3 — Tell the story as many ways as possible
Some people love photos. Others like bullet-point lists. Still others prefer pie charts and graphs. Use this opportunity to describe each category using a range of appeals. You’re limited only by your imagination!

A FEW TIPS (in no particular order) —

  • Photos are key — be sure to include the cute kids AND the grumpy people. Photos draw people in like nothing else, but start early to collect them. Ask church members of all ages to take photos often — and consider a church photo-cloud site like Flickr where people can upload their pictures. You’ll need more than you think you will.
  • These may be called “narrative” budgets, but less is more when it comes to words and paragraphs. Direct mail writers will tell you that people read their name, the PS at the bottom of a letter, and the bullet points. Short bullet points are your friend.

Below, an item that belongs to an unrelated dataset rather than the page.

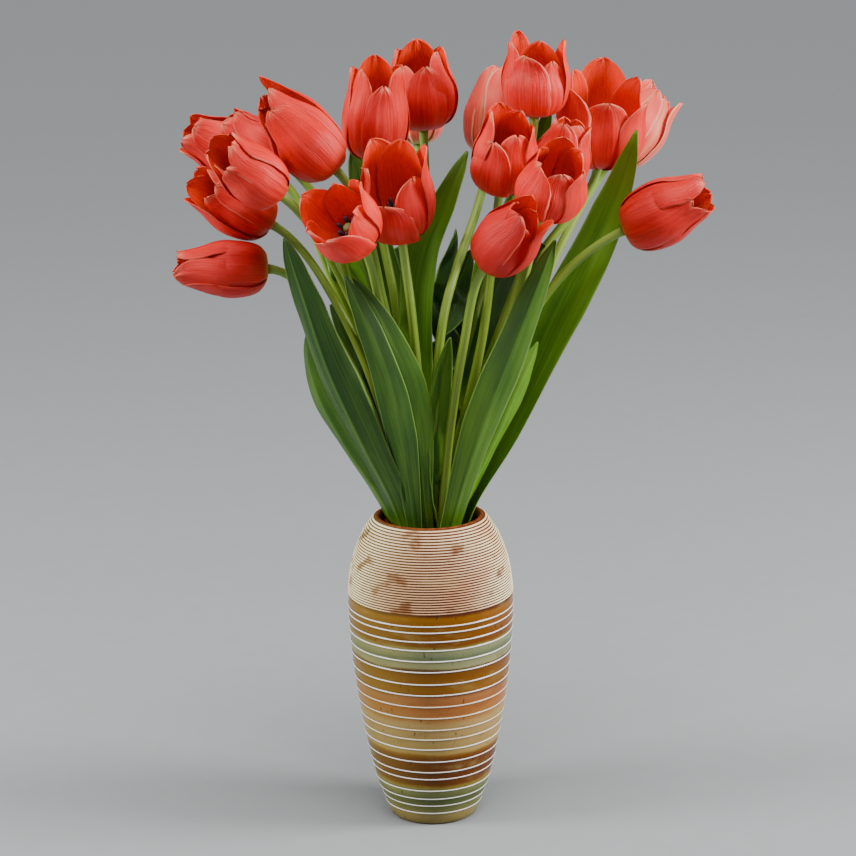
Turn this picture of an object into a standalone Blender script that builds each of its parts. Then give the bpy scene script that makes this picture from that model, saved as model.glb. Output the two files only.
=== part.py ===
"""Twenty cut tulips with their leaves, standing in a ribbed stoneware vase.

Metres, +Z up. The origin is the centre of the vase's flat foot, and the
bouquet's front faces -Y. Every stem, leaf and flower head is its own solid,
kept a thin clearance apart from whatever it touches.
"""
import math

import bmesh
import bpy
import numpy as np
from mathutils import Vector

MM = 0.001
CLEARANCE = 0.3

# Vase, mm
VASE_OUTSIDE = (
    (33.0, 0.0), (35.0, 1.2), (37.6, 8.0), (40.8, 18.0), (44.8, 28.5), (48.8, 44.0), (54.0, 69.0),
    (58.4, 95.0), (61.9, 121.0), (64.4, 149.0), (65.6, 176.0), (64.9, 194.0), (62.4, 210.5),
    (58.4, 224.0), (53.2, 236.0), (47.0, 245.5), (42.7, 250.0),
)
VASE_INSIDE = (
    (37.6, 249.4), (39.0, 245.0), (46.6, 233.0), (53.6, 217.0), (58.0, 200.0), (59.8, 178.0),
    (58.6, 149.0), (54.4, 110.0), (47.8, 69.0), (41.0, 40.0), (34.0, 18.0), (30.5, 11.5),
    (27.5, 9.0),
)
VASE_FLOOR = 9.0
VASE_STEPS = 36

# Stems, mm
STEM_FOOT_RADIUS = 3.7
STEM_NECK_RADIUS = 3.3
STEM_BEVEL_STEPS = 1
STEM_POINTS = 11
STEM_CROWDING = 0.65
STEM_END = 6.0
FOOT_PITCH = 8.6
MOUTH_PITCH = 9.4
MOUTH_HEIGHT = 240.0
SPREAD_ROUNDS = 160
SPREAD_SPACE = 1.0
SPREAD_OFFSETS = 3
STEM_DENSE = 60
STEM_LOOKED_AT = 160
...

  • The four or five categories you develop should telegraph your church’s mission/ministry — preferably in marketing-type language that’s inspirational or last least appealing. For instance, instead of a category called Building & Grounds, consider something like Creating Sacred Space.
  • Gather a small committee of creative people to develop the narrative budget — the finance people can support the group by providing the very few numbers that will appear in the document and explaining the expenses included in each number. The narrative budget can also be a great place to involve youth!
  • Don’t leave this with the pastor. The narrative budget can be considered a joint project between the giving, outreach and finance committees — and developing the document should be fun.
  • If you print your church bulletin in-house, you should be able to print a narrative budget. Use the color ink — this project is worth that small annual cost!